На берегу Аня, насквозь пронизанная сыростью утра, подняла руки к груди, вдохнув холод напитанного влагой воздуха, не без тревоги увидела, как Кедрин спустился к краю заводи, куда ночью они притянули плот, и там стоял не двигаясь, озирая набухшую грязную воду, тускло мерцавшую среди кустов и деревьев.
С минуту постояв, он медленно пошел по берегу, раздвигая кусты, исчез среди плотно окружившего низину ельника и потом появился на противоположном скате заводи. Кедрин держал топор, устанавливая ноги возле толстого ствола ели, и вдруг с размаху ударил. Топор, сверкнув, впился, брызнула белая сочная мякоть, и сейчас же резко и быстро выдернутый снова вонзился в зазвеневший ствол. Когда она подошла, его бледное, возбужденное лицо было мокро от дождя и пота, и он только выговорил разгоряченно:
— Через день, через три, но у нас будет плот…
— Вам не хватит и месяца. Этой работой вы надорвете сердце. Перестаньте.
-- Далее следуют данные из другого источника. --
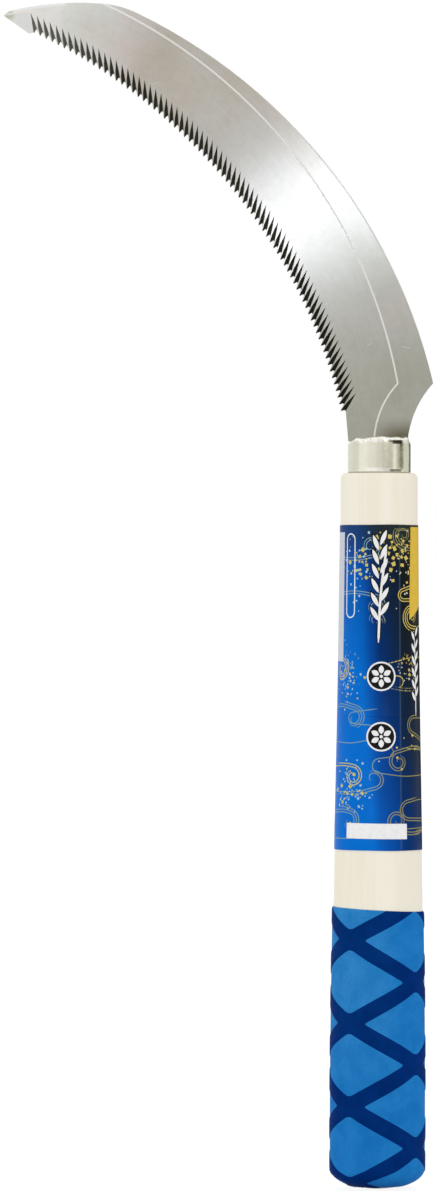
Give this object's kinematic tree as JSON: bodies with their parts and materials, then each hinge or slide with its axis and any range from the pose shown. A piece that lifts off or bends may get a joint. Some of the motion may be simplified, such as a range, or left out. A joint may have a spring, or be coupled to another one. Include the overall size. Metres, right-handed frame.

— Аня, еще немного… Будем работать с перекурами.
В ранние темные сумерки после нескольких часов работы с перерывами они сидели возле накаленной докрасна печки, развесив на кольях намокшую одежду, и Кедрин дрожащими от усталости руками зажег спичку, поднес ее к фитилю «летучей мыши» и тотчас поднял голову, замер с выражением неверия.